From this we all benefit. It gives us as Canadians a better sense of each other across this vast land with such tremendous historical, cultural and linguistic diversity. Collectively, it gives us a greater sense of our national identity and our place in this world. It gives us, as Canadians, an existential foothold. The reverse is also true. It gives others around the world a better sense of who we are as Canadians. For all of this, we should be thankful and understand ourselves to be in the debt of our Canadian artists. One asks where our creative Canadians are represented in the bill. Where in the bill do we acknowledge their role in our lives and acknowledge our debt to them?
In the answers to these questions, we discover the fatal flaw of the bill because artists are locked behind the digital locks that prevent the sharing of product and the opportunity to support themselves economically. What our artists need and what we all need is to take advantage of our technology to enhance access to creative products hand-in-glove with enhancing compensatory opportunities for our artists. The value of proceeding in this fashion is not just cultural but economic.
A 2008 Conference Board of Canada report found that the cultural sector generated approximately $25 billion in taxes for all levels of government in 2007. This amount is more than three times higher than the $7.9 billion that was spent by these governments on culture in that year.
The Alliance of Canadian Cinema, Television and Radio Artists, better known as ACTRA to many, estimates that Canada's arts and culture industries contribute $85 billion per year to our country's economy. This works out to roughly 7.4% of Canada's gross national income and 1.1 million jobs, equivalent to about 6% of Canada's labour force.
In stark contrast, the average earnings of a Canadian artist in 2009-10 was just $12,900, well below the poverty line. Far too many people in Canada's arts and culture community have no choice but to subsist, depending on the generosity of friends and family to get by. They are relegated to a state of quasi-survival that does not reflect the tremendous economic and cultural benefits that we all reap from their talents.
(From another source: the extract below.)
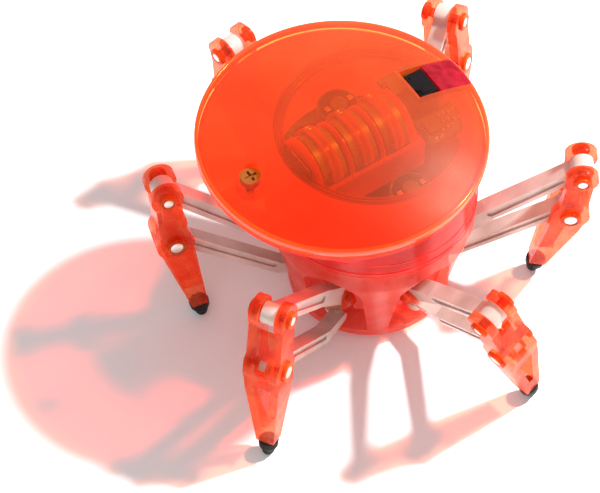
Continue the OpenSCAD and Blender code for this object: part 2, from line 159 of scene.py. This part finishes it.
MATERIALS = {
    "cover": clear("cover_plastic", (0.76, 0.12, 0.034), (0.88, 0.17, 0.056),
                   (0.96, 0.65, 0.28), (0.09, 0.85), 0.08, rough=(0.36, 0.46), shine=0.7),
    "rim": clear("rim_plastic", (0.82, 0.10, 0.022), (0.98, 0.16, 0.04), (0.95, 0.40, 0.20),
                 (0.80, 0.95), 0.15, glow=0.15, rough=(0.12, 0.2), shine=0.9),
    "strap": clear("strap_plastic", (0.62, 0.13, 0.03), (0.82, 0.22, 0.06), (1.0, 0.72, 0.42),
                   (0.22, 0.8), 0.2, shine=1.0),
    "ledge": clear("ledge_plastic", (0.42, 0.05, 0.008), (0.58, 0.08, 0.014), (0.95, 0.6, 0.3),
                   (0.38, 0.85), 0.25),
    "tray": clear("tray_plastic", (0.85, 0.10, 0.01), (1.0, 0.17, 0.02), (1.0, 0.62, 0.35),
                  (0.25, 0.85), 0.25),
    "base": clear("base_plastic", (0.96, 0.13, 0.10), (1.0, 0.27, 0.21), (1.0, 0.66, 0.58),
                  (0.30, 0.82), 0.08, glow=0.5, mottle=170),
    "drum": clear("drum_plastic", (0.84, 0.07, 0.055), (1.0, 0.13, 0.11),
                  (1.0, 0.28, 0.22), (0.42, 0.9), 0.25),
    "leg": clear("leg_plastic", (0.74, 0.05, 0.012), (1.0, 0.19, 0.065), (1.0, 0.58, 0.42),
                 (0.20, 0.84), 0.3, mottle=240),
    "pin": clear("pin_plastic", (0.52, 0.07, 0.006), (0.92, 0.22, 0.02), (1.0, 0.40, 0.15),
                 (0.45, 0.92), 0.3, mottle=400),
    "lens": clear("lens_plastic", (0.30, 0.006, 0.016), (0.52, 0.018, 0.04),
                  (0.80, 0.03, 0.06), (0.62, 0.92), 0.4, rough=(0.06, 0.12), mottle=480),
    "arm": solid("arm_nylon", (0.42, 0.31, 0.27), (0.58, 0.47, 0.42), (0.28, 0.44),
                 Subsurface_Weight=0.25, Subsurface_Scale=0.001),
    "gear": solid("gear_acetal", (0.60, 0.50, 0.36), (0.74, 0.66, 0.52), (0.3, 0.42)),
    "black": solid("black_plastic", (0.005, 0.004, 0.005), (0.012, 0.009, 0.010), (0.12, 0.3),
                   Specular_IOR_Level=0.12),
    "rubber": solid("rubber_black", (0.006, 0.005, 0.005), (0.018, 0.016, 0.015), (0.45, 0.65),
                    grain_scale=1500, grain=0.00005, Specular_IOR_Level=0.15),
    "steel": solid("steel_bright", (0.42, 0.36, 0.32), (0.60, 0.55, 0.50), (0.22, 0.38),
                   Metallic=1.0),
    "screw": solid("steel_screw", (0.20, 0.050, 0.005), (0.28, 0.072, 0.008), (0.55, 0.7),
                   Specular_IOR_Level=0.15),
    # Button cells: steel darkened to a dark olive, which paints the shade inside the cover into
    # their colour
    "cell": solid("cell_steel", (0.15, 0.13, 0.035), (0.25, 0.22, 0.07), (0.22, 0.34),
                  Metallic=0.5),
    # Bright tin: real solder on the board, and painted highlights on the strap tips and pin ends
    "solder": solid("solder_tin_and_glint", (0.50, 0.48, 0.42), (0.68, 0.66, 0.60), (0.25, 0.4),
                    Metallic=1.0),
    # Motor deck: a near-black colour that paints the shade deep inside the drum, not the deck's
    # own colour
    "deck": solid("deck_acetal_painted_shade", (0.045, 0.04, 0.018), (0.085, 0.075, 0.035), (0.35, 0.5)),
    # Motor cans and crimps: steel darkened to olive, painted shade deep inside the drum
    "motor": solid("motor_steel_painted_shade", (0.14, 0.13, 0.08), (0.24, 0.22, 0.15), (0.25, 0.4),
                   Metallic=0.8),
    "brass": solid("contact_brass", (0.60, 0.40, 0.16), (0.78, 0.56, 0.26), (0.25, 0.4),
                   Metallic=1.0),
    "board": solid("board_green", (0.03, 0.055, 0.008), (0.06, 0.085, 0.014), (0.3, 0.5)),
    "ceramic": solid("part_ceramic", (0.06, 0.045, 0.02), (0.11, 0.08, 0.04), (0.4, 0.6)),
}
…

What we should be doing in the House is protecting the creator by providing him or her with a way to make a living and at the same time protecting the ability of Canadians, often called consumers in the language of this debate, to enjoy the creative product of Canadian artists. Instead, the bill seems to privilege or enhance the economic and legal position of content owners, not creators and certainly not consumers, because the bill does nothing to deal with the most troublesome issue confronting us under the present copyright regime, which is the digital lock.
Behind that lock is the artist's work with limited ability to get out. On the other side is the consumer who is limited by his or her ability to access the creative product. We should be facilitating cultural and economic exchange between creators and consumers, not placing barriers between them that will benefit almost exclusively large foreign content owners. It is backward and it needs to be reworked.
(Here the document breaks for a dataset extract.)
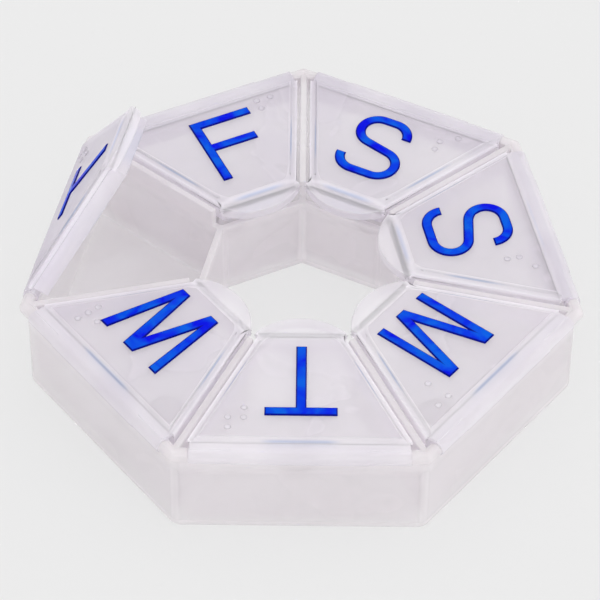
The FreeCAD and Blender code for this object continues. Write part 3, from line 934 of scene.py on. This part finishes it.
@dataclass
class Lid(Moulding):
    """One lid: rim, thumb tab with a lip, plateau, plug skirt, barrel and dots.

    Attributes:
        day: Whose lid it is.
        number: Its place round the ring.
        plastic: Its plastic.
        open_degrees: How far it is open.
        dots_start: Where its braille starts, to the right of its middle.
        painted_shade: How much painted shade deepens its colour beyond the palest lid's.

    The other values are sizes in millimetres, but for counts, the skirt's share of haze and the
    mark "near" of a lid at the ring's side. Heights are those of the shut lid, a plan gives the
    inner and outer distances out and the gap to the dividers' middle planes.
    """

    day: Day
    number: int
    plastic: Material
    open_degrees: float = 0.0
    dots_start: float = 11.6
    painted_shade: float = 0.0
    rim_bottom: float = 23.15
    rim_top: float = 24.15
    rim_gap: float = 1.45
    rim_end: float = 51.4
    tab_tip: float = 17.1
    tab_corner: Pair = (21.3, 9.6)
    tab_root: float = 22.357
    tab_steps: int = 28
    lip_drop: float = 1.15
    lip_thickness: float = 0.9
    plateau_foot: Triple = (21.04, 52.4, 2.5)
    plateau_top: Triple = (22.94, 51.17, 2.95)
    plateau_rise: float = 0.6
    plateau_round: float = 0.45
    foot_round: float = 0.4
    corner_round: float = 1.3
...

On the same theme that I began with, the democratic possibilities of new technology, I would like to talk about the implications of this bill for education. Our new technologies carry with them this tremendous opportunity for providing greater access to education by making knowledge and information available to a much larger audience. This technology is an equalizer of educational opportunity, not by limiting opportunity for some but by raising it for all.
However, this bill, again primarily through the mechanism of the digital lock, places in front of students obstacles to their education. This is most obvious in the case of distance education. It should be noted that distance education or learning is an important issue, not just because of the sheer vastness of Canada but also because of the intensity with which so many of us live our lives and the convenience that distance education offers. It is also a huge issue because of the need for so many Canadians to pursue continuous education to keep up with new technologies and shifting labour market demands.
This bill would require that digital copies of educational materials for the purpose of study be made to self-destruct within five days. This would pose obvious problems for those pursuing long distance education, among others. In the case of long distance education, people in a remote isolated community would have to destroy their course materials within 30 days after the conclusion of the course of study. This is hardly an appropriate use of copyright law as these people would be effectively prohibited from having future access for reference or other purposes to content they have already paid for.
Further, with this bill, as presented, digital locks supersede other rights guaranteed in the Canadian Charter of Rights and Freedoms, such as changing format in the case of a perceptual disability. Again I would argue that this is hardly an appropriate use of copyright law.
Under the terms of this bill, any removal of digital lock information would come with punitive fines of up to $1 million and five years in jail. This measure is based directly on the United States' controversial digital millennium copyright act model.
In conclusion, I will point to some principles that should not change over time and should inform copyright legislation. One is that we need to value, treasure and protect the creative people among us. Their gifts are gifts for all of us and this needs to be recognized socially but, and very important, materially with appropriate remuneration for those in the arts and cultural community.
A second such principle is that education is critically important to us individually and collectively and, in all that we do, we should enhance access to education not limit it.
A third and very serious principle is the inviolable rights afforded to all Canadians by our Charter of Rights and Freedoms.
On all three of those principles, this bill fails and requires, as a result, significant amendment.